**REQUIRED TASK**.
Quote only the lines from the top of the listing below down to and including the line with "DROP_IN_GAP = 0.1".

--

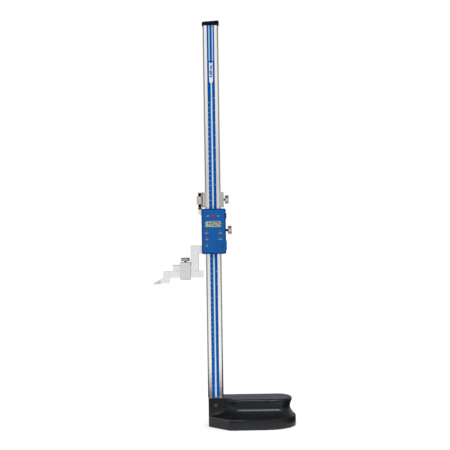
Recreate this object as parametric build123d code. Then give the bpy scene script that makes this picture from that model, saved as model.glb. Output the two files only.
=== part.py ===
from build123d import *
from dataclasses import astuple, dataclass
import os

# Digital height gauge, 600 mm: a flat beam stands on a heavy hand-grip base, a slider with a steel
# jaw and a digital display runs on the beam, and a clamp under the jaw's arm holds the scriber.
# Millimetres. +Z up. The origin is on the base's resting plane, under the middle of the beam.
# +X points to the tail of the base, the scriber is towards -X, and the scale faces -Y.

# ---------------------------------------------------------------- clearances
SLIDE_GAP = 0.1  # flat guide faces, each side
TURN_GAP = 0.05  # round running fits, on the radius
AIR_GAP = 0.3  # parts that pass each other without touching
DROP_IN_GAP = 0.1  # loose parts dropped into a pocket, each side

# ---------------------------------------------------------------- beam
BEAM_WIDTH = 32.0
BEAM_THICKNESS = 10.0
BEAM_TOP = 824.0
BEAM_EDGE_BAND = 3.0  # width of the bevel along each edge
BEAM_EDGE_DROP = 0.7  # how far that bevel falls away
STRIP_WIDTH = 15.3
STRIP_THICKNESS = 0.5
TENON_SHOULDER = 5.0  # the foot is narrower than the beam by this on each side
TENON_LENGTH = 33.5

# ---------------------------------------------------------------- base casting
BASE_HEIGHT = 58.0
PLINTH_HEIGHT = 20.5  # top of the upright sides
PLINTH_EDGE = 1.5  # height of the bevel above them
PLINTH_EDGE_SHARE = 0.93  # share of the cove's reach that is left above that bevel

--

**WRITTEN REPLY**.
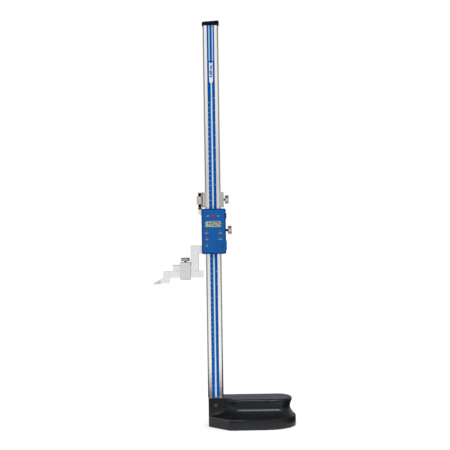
Recreate this object as parametric build123d code. Then give the bpy scene script that makes this picture from that model, saved as model.glb. Output the two files only.
=== part.py ===
from build123d import *
from dataclasses import astuple, dataclass
import os

# Digital height gauge, 600 mm: a flat beam stands on a heavy hand-grip base, a slider with a steel
# jaw and a digital display runs on the beam, and a clamp under the jaw's arm holds the scriber.
# Millimetres. +Z up. The origin is on the base's resting plane, under the middle of the beam.
# +X points to the tail of the base, the scriber is towards -X, and the scale faces -Y.

# ---------------------------------------------------------------- clearances
SLIDE_GAP = 0.1  # flat guide faces, each side
TURN_GAP = 0.05  # round running fits, on the radius
AIR_GAP = 0.3  # parts that pass each other without touching
DROP_IN_GAP = 0.1  # loose parts dropped into a pocket, each side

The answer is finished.